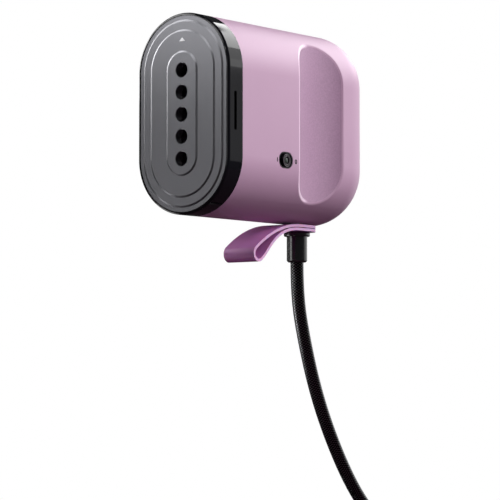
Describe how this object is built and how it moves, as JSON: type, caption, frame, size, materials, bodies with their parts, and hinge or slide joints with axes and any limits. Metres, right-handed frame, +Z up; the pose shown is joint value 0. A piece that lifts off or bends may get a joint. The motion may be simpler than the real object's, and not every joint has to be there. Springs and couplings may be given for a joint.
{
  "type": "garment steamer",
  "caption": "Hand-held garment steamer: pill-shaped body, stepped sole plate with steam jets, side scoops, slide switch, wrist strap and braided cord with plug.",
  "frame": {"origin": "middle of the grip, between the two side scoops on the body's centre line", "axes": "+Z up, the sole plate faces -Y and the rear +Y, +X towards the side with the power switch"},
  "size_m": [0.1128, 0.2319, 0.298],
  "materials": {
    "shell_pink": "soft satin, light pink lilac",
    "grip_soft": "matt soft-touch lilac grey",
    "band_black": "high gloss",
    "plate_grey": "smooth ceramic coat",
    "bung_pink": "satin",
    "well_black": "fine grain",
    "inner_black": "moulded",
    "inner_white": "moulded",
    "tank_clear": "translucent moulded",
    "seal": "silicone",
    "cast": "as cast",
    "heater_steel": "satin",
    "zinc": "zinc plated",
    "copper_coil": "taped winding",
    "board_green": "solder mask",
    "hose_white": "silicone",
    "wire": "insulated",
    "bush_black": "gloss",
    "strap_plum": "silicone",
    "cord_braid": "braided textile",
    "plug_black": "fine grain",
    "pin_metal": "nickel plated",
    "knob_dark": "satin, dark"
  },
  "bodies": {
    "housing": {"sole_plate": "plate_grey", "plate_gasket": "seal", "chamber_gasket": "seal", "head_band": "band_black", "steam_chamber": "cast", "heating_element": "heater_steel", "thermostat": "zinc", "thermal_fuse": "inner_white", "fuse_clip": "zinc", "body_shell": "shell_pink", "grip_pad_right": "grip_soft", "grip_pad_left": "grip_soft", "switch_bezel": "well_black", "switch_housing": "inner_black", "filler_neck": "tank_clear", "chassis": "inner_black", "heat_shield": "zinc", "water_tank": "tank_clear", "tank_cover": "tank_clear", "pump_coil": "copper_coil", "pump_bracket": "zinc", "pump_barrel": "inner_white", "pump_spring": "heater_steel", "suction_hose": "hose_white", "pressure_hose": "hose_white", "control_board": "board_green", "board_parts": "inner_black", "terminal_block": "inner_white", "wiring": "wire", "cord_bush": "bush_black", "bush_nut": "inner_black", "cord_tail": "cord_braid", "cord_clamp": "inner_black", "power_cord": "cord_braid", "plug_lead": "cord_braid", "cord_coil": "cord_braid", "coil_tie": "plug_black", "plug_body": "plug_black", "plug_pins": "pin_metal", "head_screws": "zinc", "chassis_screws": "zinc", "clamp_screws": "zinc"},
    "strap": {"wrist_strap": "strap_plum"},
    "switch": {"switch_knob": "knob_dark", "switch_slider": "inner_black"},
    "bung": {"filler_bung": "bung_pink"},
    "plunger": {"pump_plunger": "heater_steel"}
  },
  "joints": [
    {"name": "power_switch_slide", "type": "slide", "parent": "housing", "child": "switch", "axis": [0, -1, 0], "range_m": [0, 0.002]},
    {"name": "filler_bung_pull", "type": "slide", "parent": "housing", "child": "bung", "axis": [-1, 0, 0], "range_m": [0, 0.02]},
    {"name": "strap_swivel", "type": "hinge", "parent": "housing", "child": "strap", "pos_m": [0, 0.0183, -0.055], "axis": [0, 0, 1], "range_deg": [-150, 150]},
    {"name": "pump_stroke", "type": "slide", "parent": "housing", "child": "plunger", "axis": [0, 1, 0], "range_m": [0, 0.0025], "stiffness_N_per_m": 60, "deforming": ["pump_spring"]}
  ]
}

***

- _TASK INSTRUCTIONS_:
Print the complete listing again, exactly as it stands.

- _EXERCISE SOLUTION_:
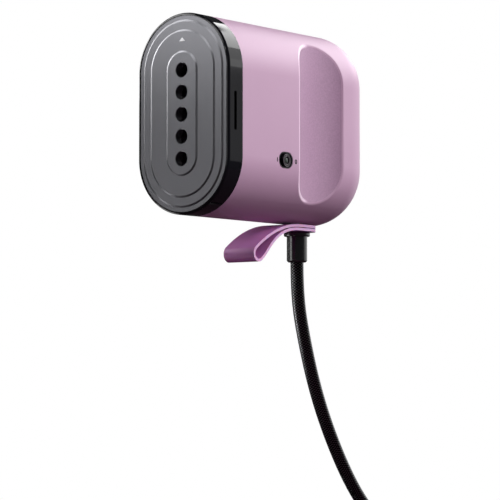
Describe how this object is built and how it moves, as JSON: type, caption, frame, size, materials, bodies with their parts, and hinge or slide joints with axes and any limits. Metres, right-handed frame, +Z up; the pose shown is joint value 0. A piece that lifts off or bends may get a joint. The motion may be simpler than the real object's, and not every joint has to be there. Springs and couplings may be given for a joint.
{
  "type": "garment steamer",
  "caption": "Hand-held garment steamer: pill-shaped body, stepped sole plate with steam jets, side scoops, slide switch, wrist strap and braided cord with plug.",
  "frame": {"origin": "middle of the grip, between the two side scoops on the body's centre line", "axes": "+Z up, the sole plate faces -Y and the rear +Y, +X towards the side with the power switch"},
  "size_m": [0.1128, 0.2319, 0.298],
  "materials": {
    "shell_pink": "soft satin, light pink lilac",
    "grip_soft": "matt soft-touch lilac grey",
    "band_black": "high gloss",
    "plate_grey": "smooth ceramic coat",
    "bung_pink": "satin",
    "well_black": "fine grain",
    "inner_black": "moulded",
    "inner_white": "moulded",
    "tank_clear": "translucent moulded",
    "seal": "silicone",
    "cast": "as cast",
    "heater_steel": "satin",
    "zinc": "zinc plated",
    "copper_coil": "taped winding",
    "board_green": "solder mask",
    "hose_white": "silicone",
    "wire": "insulated",
    "bush_black": "gloss",
    "strap_plum": "silicone",
    "cord_braid": "braided textile",
    "plug_black": "fine grain",
    "pin_metal": "nickel plated",
    "knob_dark": "satin, dark"
  },
  "bodies": {
    "housing": {"sole_plate": "plate_grey", "plate_gasket": "seal", "chamber_gasket": "seal", "head_band": "band_black", "steam_chamber": "cast", "heating_element": "heater_steel", "thermostat": "zinc", "thermal_fuse": "inner_white", "fuse_clip": "zinc", "body_shell": "shell_pink", "grip_pad_right": "grip_soft", "grip_pad_left": "grip_soft", "switch_bezel": "well_black", "switch_housing": "inner_black", "filler_neck": "tank_clear", "chassis": "inner_black", "heat_shield": "zinc", "water_tank": "tank_clear", "tank_cover": "tank_clear", "pump_coil": "copper_coil", "pump_bracket": "zinc", "pump_barrel": "inner_white", "pump_spring": "heater_steel", "suction_hose": "hose_white", "pressure_hose": "hose_white", "control_board": "board_green", "board_parts": "inner_black", "terminal_block": "inner_white", "wiring": "wire", "cord_bush": "bush_black", "bush_nut": "inner_black", "cord_tail": "cord_braid", "cord_clamp": "inner_black", "power_cord": "cord_braid", "plug_lead": "cord_braid", "cord_coil": "cord_braid", "coil_tie": "plug_black", "plug_body": "plug_black", "plug_pins": "pin_metal", "head_screws": "zinc", "chassis_screws": "zinc", "clamp_screws": "zinc"},
    "strap": {"wrist_strap": "strap_plum"},
    "switch": {"switch_knob": "knob_dark", "switch_slider": "inner_black"},
    "bung": {"filler_bung": "bung_pink"},
    "plunger": {"pump_plunger": "heater_steel"}
  },
  "joints": [
    {"name": "power_switch_slide", "type": "slide", "parent": "housing", "child": "switch", "axis": [0, -1, 0], "range_m": [0, 0.002]},
    {"name": "filler_bung_pull", "type": "slide", "parent": "housing", "child": "bung", "axis": [-1, 0, 0], "range_m": [0, 0.02]},
    {"name": "strap_swivel", "type": "hinge", "parent": "housing", "child": "strap", "pos_m": [0, 0.0183, -0.055], "axis": [0, 0, 1], "range_deg": [-150, 150]},
    {"name": "pump_stroke", "type": "slide", "parent": "housing", "child": "plunger", "axis": [0, 1, 0], "range_m": [0, 0.0025], "stiffness_N_per_m": 60, "deforming": ["pump_spring"]}
  ]
}